Menurut analisa kami, ada 3 case kerugian negara yang terjadi pada pengadaan lahan RS. Sumber waras tersebut :

Pertama, kerugian Negara sebesar 755 milyar Rupiah, karena Total Loss (Hilang keseluruhan). Mengapa Total Loss? Karena Lahan RS. Sumber Waras di Jakarta Barat yang dibeli oleh Pemprov DKI bersertifikat Hak Guna Bangunan dengan Masa berlaku 20 tahun dan tanggal berakhir 26 Mei 2018. Apa artinya ini?

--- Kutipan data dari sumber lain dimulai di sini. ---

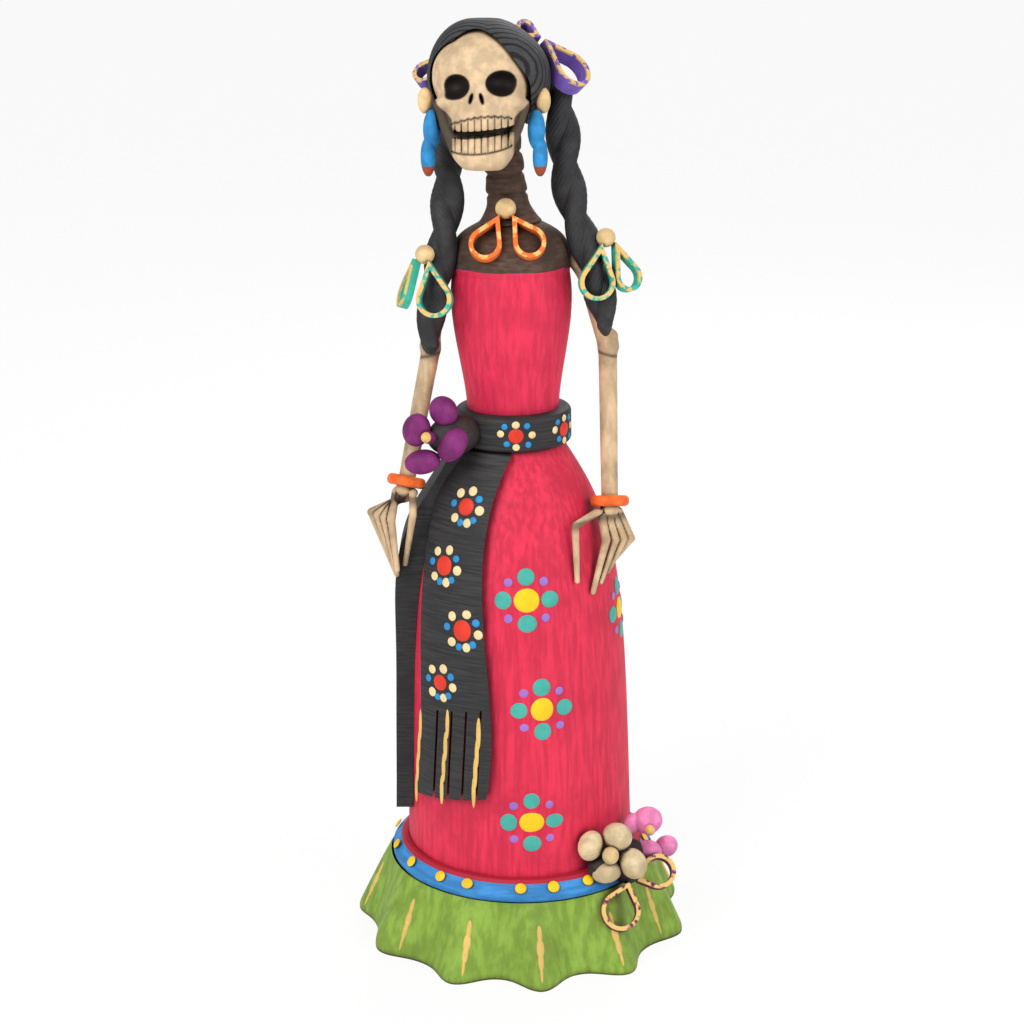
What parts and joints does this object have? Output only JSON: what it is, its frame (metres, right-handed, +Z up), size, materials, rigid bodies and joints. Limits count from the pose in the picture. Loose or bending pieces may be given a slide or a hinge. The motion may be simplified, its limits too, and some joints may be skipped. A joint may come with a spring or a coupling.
{
  "type": "catrina figure",
  "caption": "Standing skeleton lady figure with a hollow bell skirt on a gathered hem, plaited hair, fringed sash, strip bows and petal flowers, free-standing.",
  "frame": {"origin": "middle of the base, on the floor it stands on", "axes": "+Z up, the figure faces -Y, +X is the figure's own left"},
  "size_m": [0.1482, 0.1522, 0.3995],
  "materials": {
    "blue": "matte",
    "bone": "matte",
    "brown": "matte",
    "charcoal": "matte",
    "cream": "matte",
    "drop_blue": "matte",
    "gold": "matte",
    "green": "matte",
    "magenta": "matte",
    "orange": "matte",
    "pink": "matte",
    "purple": "matte",
    "red": "matte",
    "turquoise": "matte",
    "violet": "matte"
  },
  "bodies": {
    "root": {"base_bow_left_loop": "magenta", "base_bow_right_loop": "magenta", "base_flower_pad": "charcoal", "bodice": "red", "chest": "brown", "cream_flower_centre": "cream", "cream_flower_petals": "cream", "hair_cap": "charcoal", "hem_band": "blue", "hem_ruffle": "green", "left_arm": "bone", "left_bracelet": "orange", "left_braid": "charcoal", "left_braid_bow_bead": "gold", "left_braid_bow_inner_loop": "turquoise", "left_braid_bow_outer_loop": "turquoise", "left_ear_bead": "gold", "left_earring_lower_drop": "drop_blue", "left_earring_upper_drop": "drop_blue", "left_fingers": "bone", "left_hair_bow_lower_loop": "violet", "left_hair_bow_upper_loop": "violet", "left_thumb": "bone", "lower_jaw": "bone", "neck": "brown", "pendant_bead": "gold", "pendant_left_loop": "orange", "pendant_right_loop": "orange", "pink_flower_bud": "pink", "pink_flower_petals": "pink", "right_arm": "bone", "right_bracelet": "orange", "right_braid": "charcoal", "right_braid_bow_bead": "gold", "right_braid_bow_inner_loop": "turquoise", "right_braid_bow_outer_loop": "turquoise", "right_ear_bead": "gold", "right_earring_lower_drop": "drop_blue", "right_earring_upper_drop": "drop_blue", "right_fingers": "bone", "right_hair_bow_loop": "violet", "right_thumb": "bone", "sash_front_tail": "charcoal", "sash_side_tail": "charcoal", "skirt_shell": "red", "skull": "bone", "waist_flower_bud": "purple", "waist_flower_pad": "charcoal", "waist_flower_petals": "purple", "waist_sash": "charcoal"}
  },
  "joints": []
}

Berdasarkan Peraturan Pemerintah No. 40 Tahun 1996 Bagian Kedua Pasal 21, tanah yang dapat diberikan HGB adalah tanah negara, hak pengelolaan, dan hak milik. PP tersebut mengatur tentang Hak Guna Usaha, Hak Guna Bangunan dan Hak Pakai Atas Tanah, dimana dalam peraturan tersebut pemerintah mempunyai kewenangan terhadap HGB tersebut. Diberikan izin perpanjangan/pembaharuan, atau tidak.

Atas fakta ini, timbul pertanyaan mengapa Pemprov DKI membeli lahan yang merupakan tanah Negara yang Masa perpanjangan HGB Yayasan Kesehatan Sumber Waras (YKSW) pun segera habis tahun 2018 dan otomatis kembali kepada negara jika tidak diperbaharui?

Berdasarkan aturan tersebut, harusnya Pemprov. DKI memiliki wewenang untuk menguasai dan mengelola tanah negara setelah masa HGB-nya berakhir.

Karenanya, didalam akta notaris pengikatan pun, tak ada satu pun kata “Pembelian” lahan, yang ada hanyalah pengalihan hak.

Case kedua, Kerugian Negara dalam pengadaan lahan ini adalah Rp 480 miliar karena selisih NJOP, dimana peta lahan dan akses lokasi RS. Sumber Waras yang diserahterimakan berada di jalan tomang utara 3, dengan NJOP 7 Juta Rupiah per meter, sementara berdasarkan versi ahok, tanah tersebut berada di Jl. Kiai Tapa dengan NJOP sebesar 20,7 juta Rupiah per meter.

Case ketiga, Kerugian Negara dalam pengadaan lahan ini adalah Rp 191 miliar, seperti dalam laporan BPK RI, dengan perbandingan harga kesepakatan antara Yayasan Sumber Waras dengan Ciputra sebesar Rp 564.355.000.000.

Apalagi kesepakatan pembelian lahan ini terjadi disaat  yayasan Sumber Waras sedang terikat perjanjian jual beli lahan dengan ciputra group dengan harga 564 milyar rupiah.

Mengapa harus membeli dengan harga yang lebih jauh dari yang lain, sementara kebutuhan pemerintah akan lahan tersebut belum dikategorikan sebagai “URGENT”.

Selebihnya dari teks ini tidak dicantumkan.